We do it to them, they do it to us, in the end a settlement is reached, we march on.

So you were looking for an argument to break out or something by posting nationalistic drivel about the ferriners taking our jobs, our money or stealing our democratic processes and how it’s so unfair? I mean, do you really feel the way you made it seem that you feel in your OP, or is that bullshit, too?

Sam

Yes I admit it. I wanted people to argue about politics in the Pit.

Were did I post this?

Europe is mucking around with US politics

Always glad to oblige.

It is true “Mucking” is abrasive. But its not

I suppose that was juuuuuuuuuuuust a bit over the top. However the exercise of opening an OP like this would normally break into:

I apologize for the cheap shot. I am however sick to death of posters posting trolling* OPs on politics, and I suppose just a bit sensitive to that fact.
Sam

No problem.

Sadly this article seems less interesting this morning than it was last night.

That’s because your dumb OP has been flogged to death by fact.

Dude, this is just scary.

What fact? And what is dumb about it?

What’s not dumb about it?

Once more for the cranially challenged:
The US imposed tariffs on steel that were promptly found to be illegal by the WTO. So, okay, this isn’t illegal as in criminal according to US law, but it’s illegal as in violating a treaty other nations believed had been signed in good faith by the US. Hence, unless the US wants to be known as being incapable of living up to its word, it needs to drop the steel tariffs. (Although some might think that would be rather like closing the gate after the horses have already escaped.) Since the US is dragging its feet on rescinding the tariffs the EU is entitled, according to the WTO, to impose retaliatory tariffs.
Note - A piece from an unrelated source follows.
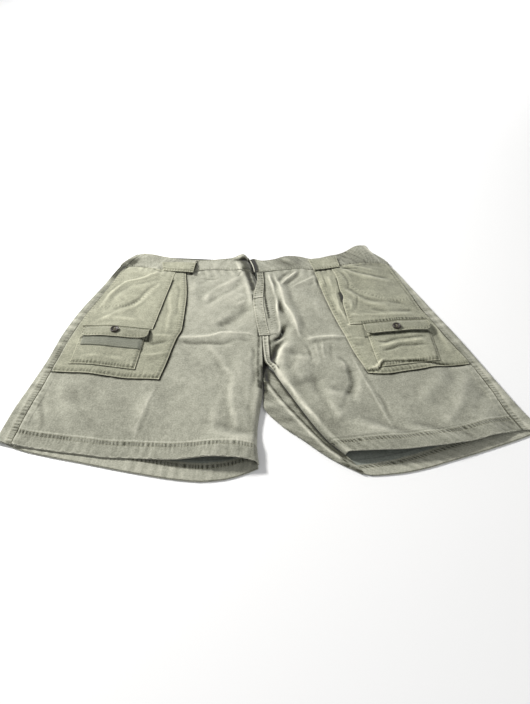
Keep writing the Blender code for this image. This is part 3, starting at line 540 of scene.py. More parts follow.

Now, since the whole point of such tariffs is to provide an incentive for the US to get off its ass and actually fulfill its treaty obligations, it would be pretty brain-dead of the EU to do anything other than design the retaliatory tariffs to provide maximal incentive for US lawmakers to rescind the steel tariffs. Since it has become blatantly obvious to the rest of the world that appealing to the American government to live up to its treaty obligations on the basis of that being the Right Thing to Do is bloody useless because the US government apparently doesn’t give a shit about breaking promises its made, the EU has decided to appeal to the baser motivations of US lawmakers. What the hell else are they supposed to do?

Sooner or later all this treaty-breaking is going to come back and bite y’all right in the ass. It’s really hard to negotiate favourable international deals when nobody believes a word you say. Carrying a big stick might make people politely pretend to listen to what you say, but it sure as hell can’t make them believe you.

Yeah, that probably would have come closest to “mucking around with U.S. politics”.

bannerrefugee, though, apparently thinks that currently targeting U.S. industries which would be most vocal and/or influential in Congress constitutes some sort of dastardly, shocking foreign interference. Which, given the history of these squabbles, is difficult to see.

You’d be better served debating the anti-dumping legislation on its own merits.

The list of all the “meddling” the US has done.

Everything.

Psst… Gorsnak. The steel tariffs, they are no more. This is over an anti-dumping law which the President has already said he’d try to fix and which Congress almost got fixed prior to the elections. They’ll probably get it done during the lame-duck session.

I’m sorry, I thought maybe you had realized the error of your ways and the ignorance of your position.

Britain, and by extension America have used these exact policies and principles to keep other nations at a disadvantage for the last 200 years or so. Quotas, tariffs, and as of late, dumping/anti-dumping legislation, penalties and biased decisions for violating dumping(I seem to remember a ridiculous decision concerning a Polish company and them getting convicted of dumping), have been the norm.

So your OP is based on a flawed idea that we’re somehow being violated by the EU using trade legislation in the same manner as we have up to the current time. People have told you it is hair-brained. People(like me), have asked you to do a little reading on trade and dumping and the use of laws concerning them by countries like the U.S.